Quand je fais un film, ce ne sont pas les festivals, les distributeurs, les chaînes de télé mais mon équipe et les gens avec lesquels je tourne qui importent.
Propos recueillis par Nicolas Villodre
(29 mars 2019, au Solar Hôtel, à Paris).
Traduction de Yves Tixier.
Remerciements à Pierre Laporte.
1. Pioniri maleni, mi samo vojska prava, svakog dana nicemo ko zelena trava (1967) est un documentaire de 12 minutes ; Nezaposleni ljudi (1968, 10 minutes) ; Lipanjska gibanja (1969, 11 minutes) ; Inventur aka Metzstrasse 11 (1975, 9 minutes).
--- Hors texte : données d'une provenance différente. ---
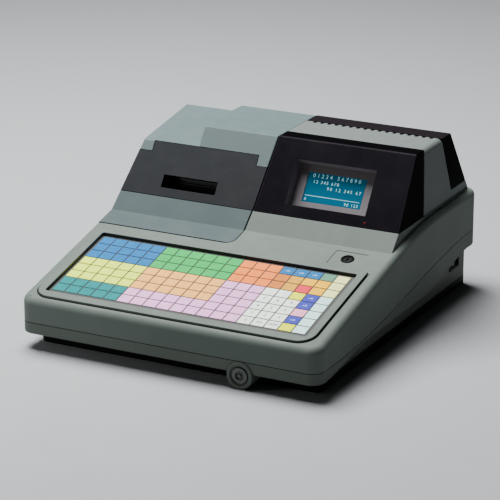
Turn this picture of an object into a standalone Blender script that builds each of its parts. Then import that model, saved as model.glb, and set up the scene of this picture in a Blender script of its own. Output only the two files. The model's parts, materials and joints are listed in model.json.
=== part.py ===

2. La trilogie Kenedi : Kenedi se vraca kuci (Kenedi Goes Back Home, 2003) ; Gde je dve godine bio Kenedi (Kenedi, Lost and Found, 2005) ; Kenedi se ženi (Kenedi is Getting Married, 2007).
3. Marble Ass (Dupe od mramora, 1995), Destinacija Serbistan (2015) et Das schönste Land der Welt (2018) sont des longs métrages.
4. Tito Among the Serbs for the Second Time (Tito po drugi put medju srbima, 1994).
5. Travaux précoces (Rani Radovi, 1969). Le film, Ours d’or de la Berlinale 1969, n’est jamais sorti en France. Il a fait l’ouverture de la Rétrospective de Beaubourg, le 12 avril 2019.
6. Paradise. An Imperialist Tragicomedy (Paradies. Eine imperialistische Tragikomödie 1976).
7. Celui de Živojin Pavlović, Dušan Makavejev, Aleksandar Petrović, Ljubiša Kozomara, Dragoslav Lazić et Gordan Mihić.
8. ZZ fait allusion au blockbuster Sutjeska de Stipe Delic (1973) avec également Irene Papas et Hardy Kruger, et une B.O. confiée à Mikis Theodorakis.